'''

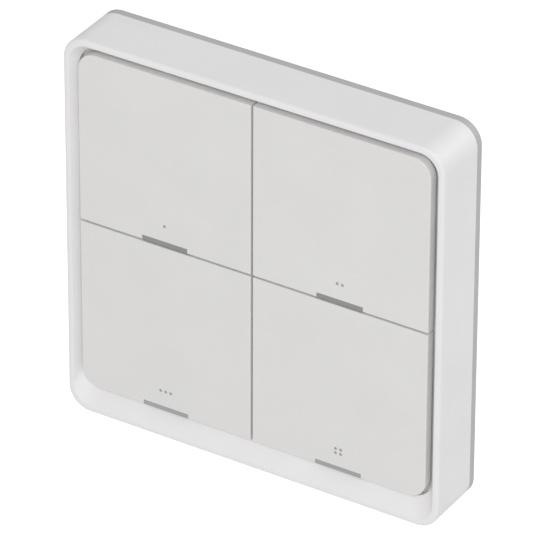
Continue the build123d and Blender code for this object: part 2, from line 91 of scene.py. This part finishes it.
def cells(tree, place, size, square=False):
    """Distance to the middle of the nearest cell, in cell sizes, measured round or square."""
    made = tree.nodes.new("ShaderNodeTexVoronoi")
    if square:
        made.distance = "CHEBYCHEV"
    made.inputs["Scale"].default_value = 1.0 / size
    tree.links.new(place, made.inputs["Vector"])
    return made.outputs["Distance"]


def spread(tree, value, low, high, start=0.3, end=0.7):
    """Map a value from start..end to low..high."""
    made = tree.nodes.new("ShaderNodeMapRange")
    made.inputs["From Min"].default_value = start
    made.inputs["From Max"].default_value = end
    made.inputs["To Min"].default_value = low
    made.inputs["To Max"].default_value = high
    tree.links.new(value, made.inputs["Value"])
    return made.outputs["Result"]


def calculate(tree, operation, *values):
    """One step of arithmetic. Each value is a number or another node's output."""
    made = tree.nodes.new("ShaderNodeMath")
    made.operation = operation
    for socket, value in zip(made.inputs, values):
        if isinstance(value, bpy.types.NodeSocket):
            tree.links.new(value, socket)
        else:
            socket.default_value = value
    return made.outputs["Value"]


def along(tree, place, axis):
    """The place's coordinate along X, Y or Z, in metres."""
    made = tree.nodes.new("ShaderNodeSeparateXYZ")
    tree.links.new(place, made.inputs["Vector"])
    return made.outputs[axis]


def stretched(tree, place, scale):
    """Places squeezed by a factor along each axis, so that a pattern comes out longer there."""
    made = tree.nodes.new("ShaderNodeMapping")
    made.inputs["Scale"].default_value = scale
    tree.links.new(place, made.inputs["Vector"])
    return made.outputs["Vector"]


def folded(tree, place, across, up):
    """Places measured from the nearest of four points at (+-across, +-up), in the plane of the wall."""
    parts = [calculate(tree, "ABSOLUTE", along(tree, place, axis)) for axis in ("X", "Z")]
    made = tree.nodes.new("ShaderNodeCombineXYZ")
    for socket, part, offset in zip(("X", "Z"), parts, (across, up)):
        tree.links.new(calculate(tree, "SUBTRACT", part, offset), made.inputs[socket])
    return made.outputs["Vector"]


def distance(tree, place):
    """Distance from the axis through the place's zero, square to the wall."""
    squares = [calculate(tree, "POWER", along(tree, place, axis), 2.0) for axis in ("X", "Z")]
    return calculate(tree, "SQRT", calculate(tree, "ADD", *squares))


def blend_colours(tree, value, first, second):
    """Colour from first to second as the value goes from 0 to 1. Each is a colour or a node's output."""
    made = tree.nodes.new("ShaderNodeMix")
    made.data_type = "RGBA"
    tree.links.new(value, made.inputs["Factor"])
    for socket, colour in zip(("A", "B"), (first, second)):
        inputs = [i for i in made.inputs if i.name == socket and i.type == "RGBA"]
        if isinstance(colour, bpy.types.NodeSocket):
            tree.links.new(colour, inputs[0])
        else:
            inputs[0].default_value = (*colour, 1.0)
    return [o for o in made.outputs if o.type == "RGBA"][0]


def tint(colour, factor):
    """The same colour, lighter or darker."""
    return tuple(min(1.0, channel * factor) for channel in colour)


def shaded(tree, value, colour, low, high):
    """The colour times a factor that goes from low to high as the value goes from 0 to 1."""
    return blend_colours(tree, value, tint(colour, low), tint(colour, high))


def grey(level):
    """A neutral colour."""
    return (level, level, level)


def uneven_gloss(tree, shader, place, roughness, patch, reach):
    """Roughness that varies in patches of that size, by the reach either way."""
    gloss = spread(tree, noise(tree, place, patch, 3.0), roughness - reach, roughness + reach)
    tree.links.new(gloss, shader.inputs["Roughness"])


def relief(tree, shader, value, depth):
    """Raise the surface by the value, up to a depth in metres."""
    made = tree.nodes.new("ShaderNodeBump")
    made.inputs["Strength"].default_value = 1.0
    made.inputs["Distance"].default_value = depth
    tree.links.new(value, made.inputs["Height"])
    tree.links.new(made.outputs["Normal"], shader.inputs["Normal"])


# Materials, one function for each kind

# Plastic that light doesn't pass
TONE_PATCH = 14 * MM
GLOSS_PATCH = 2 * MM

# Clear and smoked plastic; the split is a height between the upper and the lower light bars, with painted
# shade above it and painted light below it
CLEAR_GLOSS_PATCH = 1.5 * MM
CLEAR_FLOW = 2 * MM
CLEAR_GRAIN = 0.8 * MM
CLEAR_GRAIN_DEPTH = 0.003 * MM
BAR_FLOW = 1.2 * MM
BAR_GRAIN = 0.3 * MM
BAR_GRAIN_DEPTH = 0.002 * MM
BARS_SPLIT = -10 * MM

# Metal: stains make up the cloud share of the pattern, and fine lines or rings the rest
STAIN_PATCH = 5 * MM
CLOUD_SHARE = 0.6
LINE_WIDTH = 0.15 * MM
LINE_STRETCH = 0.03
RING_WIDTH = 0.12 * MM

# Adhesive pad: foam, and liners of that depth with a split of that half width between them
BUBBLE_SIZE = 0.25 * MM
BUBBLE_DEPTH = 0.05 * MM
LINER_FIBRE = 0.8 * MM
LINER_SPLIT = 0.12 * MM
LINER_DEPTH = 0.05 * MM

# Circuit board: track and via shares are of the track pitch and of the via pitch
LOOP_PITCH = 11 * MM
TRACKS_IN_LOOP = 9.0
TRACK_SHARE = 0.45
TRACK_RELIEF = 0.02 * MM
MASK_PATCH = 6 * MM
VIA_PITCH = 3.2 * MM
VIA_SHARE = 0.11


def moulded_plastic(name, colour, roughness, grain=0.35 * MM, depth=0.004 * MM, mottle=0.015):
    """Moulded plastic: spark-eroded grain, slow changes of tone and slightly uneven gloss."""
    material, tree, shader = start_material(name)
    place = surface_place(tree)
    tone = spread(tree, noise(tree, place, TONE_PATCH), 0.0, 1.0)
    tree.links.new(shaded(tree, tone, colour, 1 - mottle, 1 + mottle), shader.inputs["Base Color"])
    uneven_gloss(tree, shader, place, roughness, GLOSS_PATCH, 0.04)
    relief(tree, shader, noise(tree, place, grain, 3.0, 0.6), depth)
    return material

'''

Goal =
Every line of the data above should be reproduced word for word.

Response to this task =
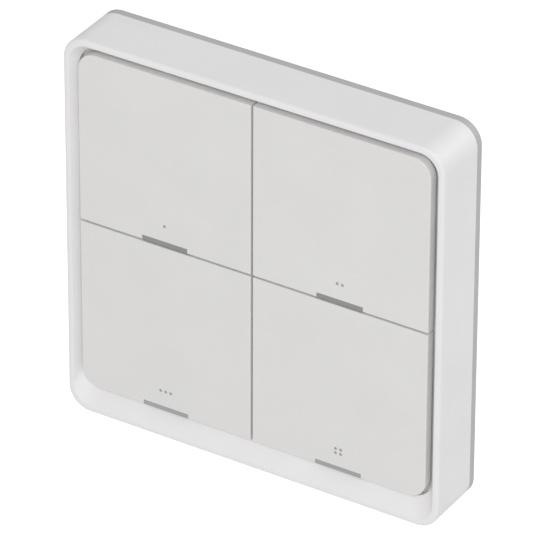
Continue the build123d and Blender code for this object: part 2, from line 91 of scene.py. This part finishes it.
def cells(tree, place, size, square=False):
    """Distance to the middle of the nearest cell, in cell sizes, measured round or square."""
    made = tree.nodes.new("ShaderNodeTexVoronoi")
    if square:
        made.distance = "CHEBYCHEV"
    made.inputs["Scale"].default_value = 1.0 / size
    tree.links.new(place, made.inputs["Vector"])
    return made.outputs["Distance"]


def spread(tree, value, low, high, start=0.3, end=0.7):
    """Map a value from start..end to low..high."""
    made = tree.nodes.new("ShaderNodeMapRange")
    made.inputs["From Min"].default_value = start
    made.inputs["From Max"].default_value = end
    made.inputs["To Min"].default_value = low
    made.inputs["To Max"].default_value = high
    tree.links.new(value, made.inputs["Value"])
    return made.outputs["Result"]


def calculate(tree, operation, *values):
    """One step of arithmetic. Each value is a number or another node's output."""
    made = tree.nodes.new("ShaderNodeMath")
    made.operation = operation
    for socket, value in zip(made.inputs, values):
        if isinstance(value, bpy.types.NodeSocket):
            tree.links.new(value, socket)
        else:
            socket.default_value = value
    return made.outputs["Value"]


def along(tree, place, axis):
    """The place's coordinate along X, Y or Z, in metres."""
    made = tree.nodes.new("ShaderNodeSeparateXYZ")
    tree.links.new(place, made.inputs["Vector"])
    return made.outputs[axis]


def stretched(tree, place, scale):
    """Places squeezed by a factor along each axis, so that a pattern comes out longer there."""
    made = tree.nodes.new("ShaderNodeMapping")
    made.inputs["Scale"].default_value = scale
    tree.links.new(place, made.inputs["Vector"])
    return made.outputs["Vector"]


def folded(tree, place, across, up):
    """Places measured from the nearest of four points at (+-across, +-up), in the plane of the wall."""
    parts = [calculate(tree, "ABSOLUTE", along(tree, place, axis)) for axis in ("X", "Z")]
    made = tree.nodes.new("ShaderNodeCombineXYZ")
    for socket, part, offset in zip(("X", "Z"), parts, (across, up)):
        tree.links.new(calculate(tree, "SUBTRACT", part, offset), made.inputs[socket])
    return made.outputs["Vector"]


def distance(tree, place):
    """Distance from the axis through the place's zero, square to the wall."""
    squares = [calculate(tree, "POWER", along(tree, place, axis), 2.0) for axis in ("X", "Z")]
    return calculate(tree, "SQRT", calculate(tree, "ADD", *squares))


def blend_colours(tree, value, first, second):
    """Colour from first to second as the value goes from 0 to 1. Each is a colour or a node's output."""
    made = tree.nodes.new("ShaderNodeMix")
    made.data_type = "RGBA"
    tree.links.new(value, made.inputs["Factor"])
    for socket, colour in zip(("A", "B"), (first, second)):
        inputs = [i for i in made.inputs if i.name == socket and i.type == "RGBA"]
        if isinstance(colour, bpy.types.NodeSocket):
            tree.links.new(colour, inputs[0])
        else:
            inputs[0].default_value = (*colour, 1.0)
    return [o for o in made.outputs if o.type == "RGBA"][0]


def tint(colour, factor):
    """The same colour, lighter or darker."""
    return tuple(min(1.0, channel * factor) for channel in colour)


def shaded(tree, value, colour, low, high):
    """The colour times a factor that goes from low to high as the value goes from 0 to 1."""
    return blend_colours(tree, value, tint(colour, low), tint(colour, high))


def grey(level):
    """A neutral colour."""
    return (level, level, level)


def uneven_gloss(tree, shader, place, roughness, patch, reach):
    """Roughness that varies in patches of that size, by the reach either way."""
    gloss = spread(tree, noise(tree, place, patch, 3.0), roughness - reach, roughness + reach)
    tree.links.new(gloss, shader.inputs["Roughness"])


def relief(tree, shader, value, depth):
    """Raise the surface by the value, up to a depth in metres."""
    made = tree.nodes.new("ShaderNodeBump")
    made.inputs["Strength"].default_value = 1.0
    made.inputs["Distance"].default_value = depth
    tree.links.new(value, made.inputs["Height"])
    tree.links.new(made.outputs["Normal"], shader.inputs["Normal"])


# Materials, one function for each kind

# Plastic that light doesn't pass
TONE_PATCH = 14 * MM
GLOSS_PATCH = 2 * MM

# Clear and smoked plastic; the split is a height between the upper and the lower light bars, with painted
# shade above it and painted light below it
CLEAR_GLOSS_PATCH = 1.5 * MM
CLEAR_FLOW = 2 * MM
CLEAR_GRAIN = 0.8 * MM
CLEAR_GRAIN_DEPTH = 0.003 * MM
BAR_FLOW = 1.2 * MM
BAR_GRAIN = 0.3 * MM
BAR_GRAIN_DEPTH = 0.002 * MM
BARS_SPLIT = -10 * MM

# Metal: stains make up the cloud share of the pattern, and fine lines or rings the rest
STAIN_PATCH = 5 * MM
CLOUD_SHARE = 0.6
LINE_WIDTH = 0.15 * MM
LINE_STRETCH = 0.03
RING_WIDTH = 0.12 * MM

# Adhesive pad: foam, and liners of that depth with a split of that half width between them
BUBBLE_SIZE = 0.25 * MM
BUBBLE_DEPTH = 0.05 * MM
LINER_FIBRE = 0.8 * MM
LINER_SPLIT = 0.12 * MM
LINER_DEPTH = 0.05 * MM

# Circuit board: track and via shares are of the track pitch and of the via pitch
LOOP_PITCH = 11 * MM
TRACKS_IN_LOOP = 9.0
TRACK_SHARE = 0.45
TRACK_RELIEF = 0.02 * MM
MASK_PATCH = 6 * MM
VIA_PITCH = 3.2 * MM
VIA_SHARE = 0.11


def moulded_plastic(name, colour, roughness, grain=0.35 * MM, depth=0.004 * MM, mottle=0.015):
    """Moulded plastic: spark-eroded grain, slow changes of tone and slightly uneven gloss."""
    material, tree, shader = start_material(name)
    place = surface_place(tree)
    tone = spread(tree, noise(tree, place, TONE_PATCH), 0.0, 1.0)
    tree.links.new(shaded(tree, tone, colour, 1 - mottle, 1 + mottle), shader.inputs["Base Color"])
    uneven_gloss(tree, shader, place, roughness, GLOSS_PATCH, 0.04)
    relief(tree, shader, noise(tree, place, grain, 3.0, 0.6), depth)
    return material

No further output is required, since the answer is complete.